__What you are asked to do__
Show, in full, each line of the data that contains "code".

__Data excerpts__

════════════════

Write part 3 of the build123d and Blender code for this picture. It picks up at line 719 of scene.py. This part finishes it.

════════════════

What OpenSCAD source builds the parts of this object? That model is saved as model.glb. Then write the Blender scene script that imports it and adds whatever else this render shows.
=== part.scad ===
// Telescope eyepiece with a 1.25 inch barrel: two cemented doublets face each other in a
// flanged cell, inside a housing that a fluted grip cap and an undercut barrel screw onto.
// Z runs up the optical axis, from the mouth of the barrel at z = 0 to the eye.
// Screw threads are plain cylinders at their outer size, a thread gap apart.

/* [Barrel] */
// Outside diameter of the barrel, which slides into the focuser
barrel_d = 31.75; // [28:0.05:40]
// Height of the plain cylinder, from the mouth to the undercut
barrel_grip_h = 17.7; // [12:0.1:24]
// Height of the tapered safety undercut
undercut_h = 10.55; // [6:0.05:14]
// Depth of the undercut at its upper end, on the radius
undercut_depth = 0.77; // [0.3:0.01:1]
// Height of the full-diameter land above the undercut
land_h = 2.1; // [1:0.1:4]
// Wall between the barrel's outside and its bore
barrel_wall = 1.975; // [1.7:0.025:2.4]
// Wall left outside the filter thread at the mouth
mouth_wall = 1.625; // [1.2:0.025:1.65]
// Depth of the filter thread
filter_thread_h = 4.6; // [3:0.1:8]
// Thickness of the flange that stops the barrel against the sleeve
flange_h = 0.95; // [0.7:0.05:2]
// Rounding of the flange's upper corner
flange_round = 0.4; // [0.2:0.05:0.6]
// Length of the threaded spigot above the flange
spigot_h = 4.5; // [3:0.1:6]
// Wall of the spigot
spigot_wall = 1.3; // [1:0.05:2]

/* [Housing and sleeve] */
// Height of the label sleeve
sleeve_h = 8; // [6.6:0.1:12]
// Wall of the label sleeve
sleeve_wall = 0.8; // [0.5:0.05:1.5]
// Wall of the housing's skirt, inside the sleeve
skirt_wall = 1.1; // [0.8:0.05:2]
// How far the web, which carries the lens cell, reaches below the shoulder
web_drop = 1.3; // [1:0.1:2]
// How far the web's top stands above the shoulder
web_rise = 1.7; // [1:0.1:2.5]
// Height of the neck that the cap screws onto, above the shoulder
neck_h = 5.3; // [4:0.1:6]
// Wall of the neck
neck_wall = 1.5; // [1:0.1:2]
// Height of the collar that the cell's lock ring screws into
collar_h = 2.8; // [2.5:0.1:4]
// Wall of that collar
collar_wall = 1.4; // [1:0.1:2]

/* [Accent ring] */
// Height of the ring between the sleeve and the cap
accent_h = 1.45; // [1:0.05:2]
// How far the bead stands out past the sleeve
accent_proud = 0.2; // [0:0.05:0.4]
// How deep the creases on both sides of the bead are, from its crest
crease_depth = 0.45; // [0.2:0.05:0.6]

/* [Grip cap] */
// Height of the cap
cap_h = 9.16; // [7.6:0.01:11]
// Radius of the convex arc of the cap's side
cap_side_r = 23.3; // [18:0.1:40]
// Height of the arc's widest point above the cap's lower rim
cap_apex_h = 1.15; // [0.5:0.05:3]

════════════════

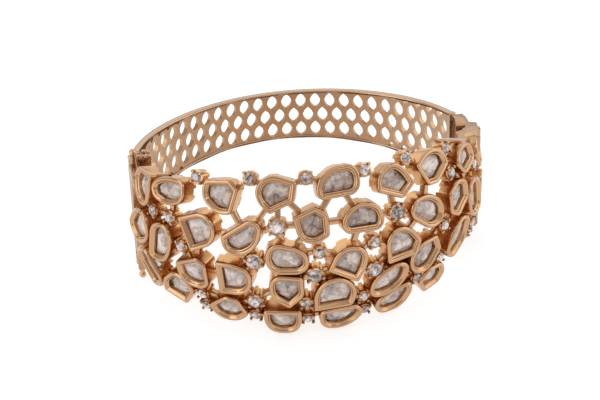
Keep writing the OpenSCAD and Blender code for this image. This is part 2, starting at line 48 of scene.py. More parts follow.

════════════════

__Problem solution__
Write part 3 of the build123d and Blender code for this picture. It picks up at line 719 of scene.py. This part finishes it.
Keep writing the OpenSCAD and Blender code for this image. This is part 2, starting at line 48 of scene.py. More parts follow.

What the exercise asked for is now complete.